How can a budgeting app help prevent poor cascade-driven decisions?
A powerful financial app acts as a reality check. It replaces the noise of the crowd with the signal of your own financial truth. When you’re tempted to make an impulsive investment because everyone else is, your app can show you clearly how that decision aligns, or more likely, doesn’t align, with your predefined savings goals or risk tolerance. It grounds you in your own data, providing a concrete, personal information stream that can counterbalance the powerful, but often hollow, public stream of the cascade.
The Information Cascade Theory reveals a humbling truth: our independence is often an illusion. We are deeply social creatures, wired to learn from each other, and that’s not always a weakness. This social learning has helped us build communities and share knowledge for millennia.

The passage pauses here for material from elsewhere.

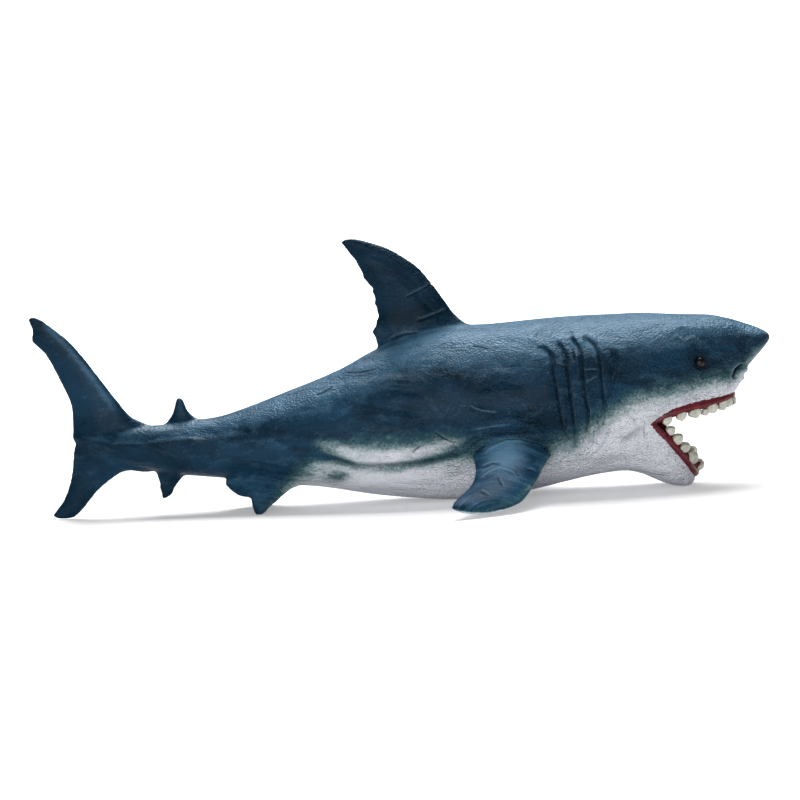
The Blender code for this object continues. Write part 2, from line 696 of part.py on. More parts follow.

But in a modern world saturated with signals, the cost of unthinking conformity is higher than ever. It can lead to empty restaurants with long queues, to investments that evaporate, and to financial decisions that don’t serve our unique lives.
The goal isn’t to reject the wisdom of others outright. It’s to develop the discernment to know when the crowd is truly wise and when it’s just a crowd.
It’s about knowing when to look out the window and when to look in the mirror. By understanding the subtle pull of the cascade, you grant yourself the power to pause, to question, and to choose.
You stop following the path and start charting your own. And that is the most fundamental step toward genuine financial progress and a life built on your terms, not someone else’s.